Since Facebook is the most popular by a long way it is the most useful for union organising in the sense of 'going to where the people are'. However since most use it for socialising you often find people want to keep a boundary between their personal and political lives - so are reluctant to use Facebook for what might be seen as politics (even if they are politics to do with their own workplace).
Myself I think Facebook works best as a means of initial contact with people who are potential activists, who then might be followed up face to face (as in literally or by phone). I'm not sure you can organise an entire membership via any social media - but a social media group might plant a seed so to speak. A core activist group might then choose to move to an alternative platform such as the ones you suggest so they can keep in contact for a campaign.

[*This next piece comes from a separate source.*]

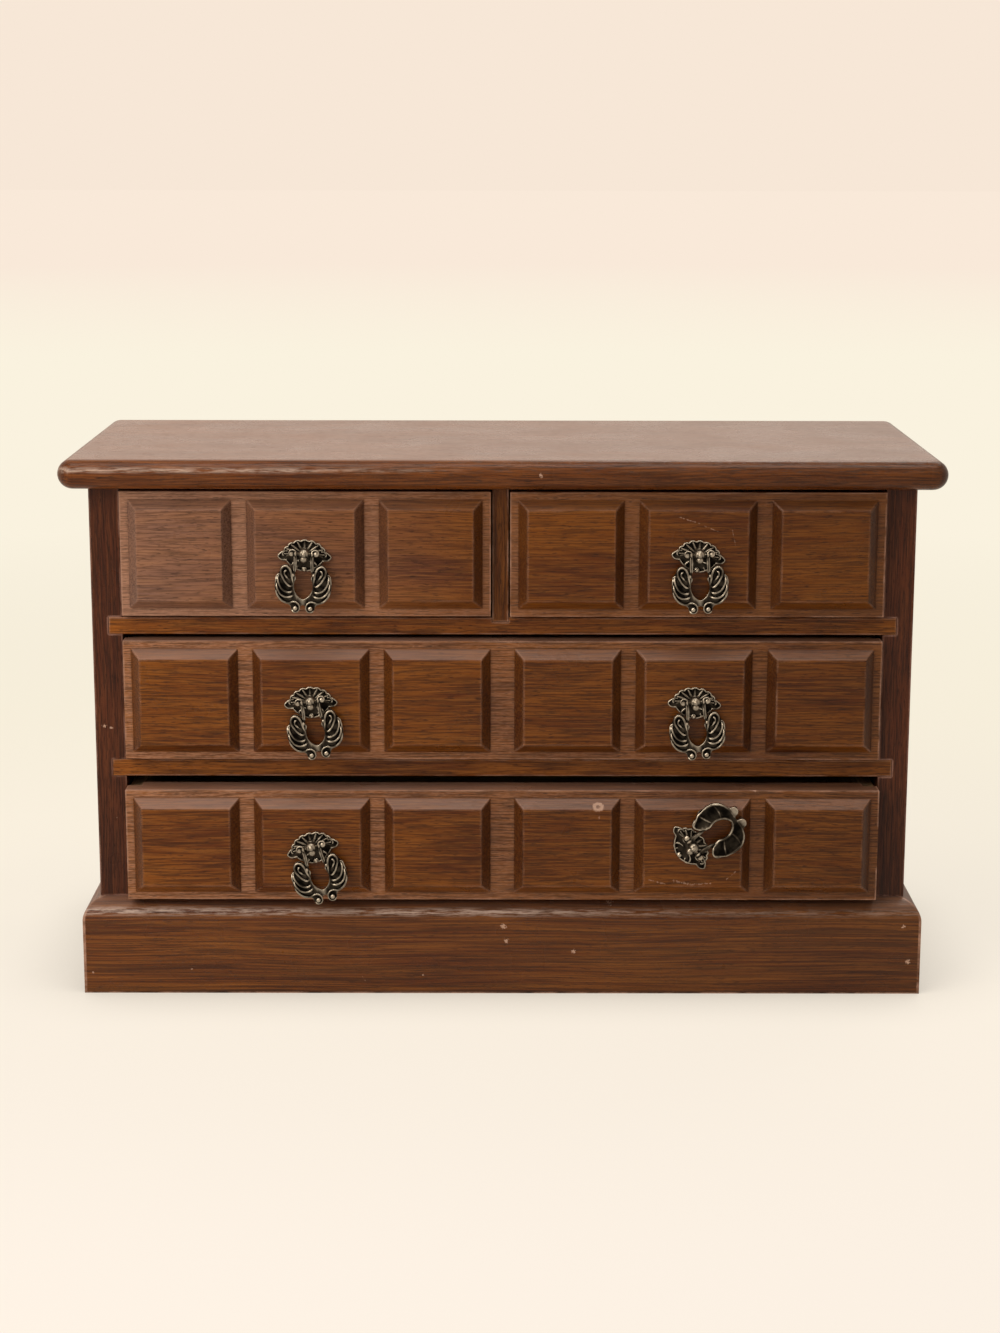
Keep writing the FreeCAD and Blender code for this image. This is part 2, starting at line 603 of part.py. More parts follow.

Hi all, below is a recent post on Walton's blog on fb & union organising , very relevant to the discussion:
For a lot of unions, online organising starts and ends with Facebook. Many union communicators are fairly uncritical of Facebook, and seem to think it’s important to get people to ‘like’ your union’s Facebook page. Clearly Facebook is important, because many of your members are there. But Facebook is not a neutral space. As Jonathan Franzen eloquently writes in the New York Times,
A related phenomenon is the transformation, courtesy of Facebook, of the verb “to like” from a state of mind to an action that you perform with your computer mouse, from a feeling to an assertion of consumer choice.
It’s an excellent article that deserves to be read in its entirety. It questions our embrace of techno-consumerism, and asks what it means for love, passion and genuine engagement with the world. If this is too philosophical for you, consider some of the practical problems:
Despite the popularity of Facebook, many people don’t use it. I am not on Facebook, for what I believe are very good reasons. I find it extremely frustrating when I get invited to participate in a campaign – by visiting a Facebook page. Often there’s no other way to engage. It is extremely bad practice to create content that only users of a particular service can access, and it leads to a ‘splinternet’, with different communities inhabiting different services.
Despite the above, I believe it is important to have a presence on Facebook, simply because of the power it gives you to reach people. If you are going to create a Facebook page for your union, Alex White has some pointers here. But I think that while you should use Facebook, you should be encouraging your members away from the site and onto places that are controlled by your union or campaign. Unions need to develop user-friendly campaign websites – like this and this, for instance -though they’d be improved if they allowed people to engage.
Encourage your members to share your own content on Facebook, by all means. There are Facebook share buttons at the bottom of this post, and Facebook drives a lot of traffic to this website. But if Cyberunions existed on Facebook only, we’d be restricting ourselves to a particular audience, and encouraging people to join Facebook if they were interested in our ideas.
Control your own data. Set up your own website, and use social media to promote it.
Walton and MV have recently started a postcasting experiment on the new comm technologies and union organising/campaigning, great stuff, highly advised!
Thanks for the props, Orsan.
Kirsten, I know a few people who use twitter for branch communications. I am not sure where you are, but in some countries tweets can be sent to phones as text messages, so essentially members can communicate with each other through text message.
Generally branches create private twitter accounts for this, and only allow followers they know are members. The account is generally quite low traffic.
I use Diaspora and I like it, but it's not ready for mainstream union use yet.
When OStatus comes online, we will be able to connect with people on other social networks, which will be great.
Yes we're on Twitter, but use it for a lot more than branch communications - we post a lot of news, links to blog posts, stuff from other unions and activists etc. (because Twitter is about so much more than one-way communications!). We have over 800 followers - but only a few of them are our members (the heavy Twitter users). We're in the UK so it's a bit tricky in terms of Twitter and text messages and cost. Correct me if I'm wrong, but some phone companies have deals with Twitter and some don't... Also some members seem reluctant to give out their mobile numbers because they feel it's an invasion of privacy.
Thanks for all the advice. Think we'll keep the FB thing going for now (with your suggestions in mind) but maybe when Diaspora etc. get it sorted we'll plan the escape route from Planet Zuckerberg:)
I joined a Crabgrass network. Has any Crabgrass network been chosen for Unionbook?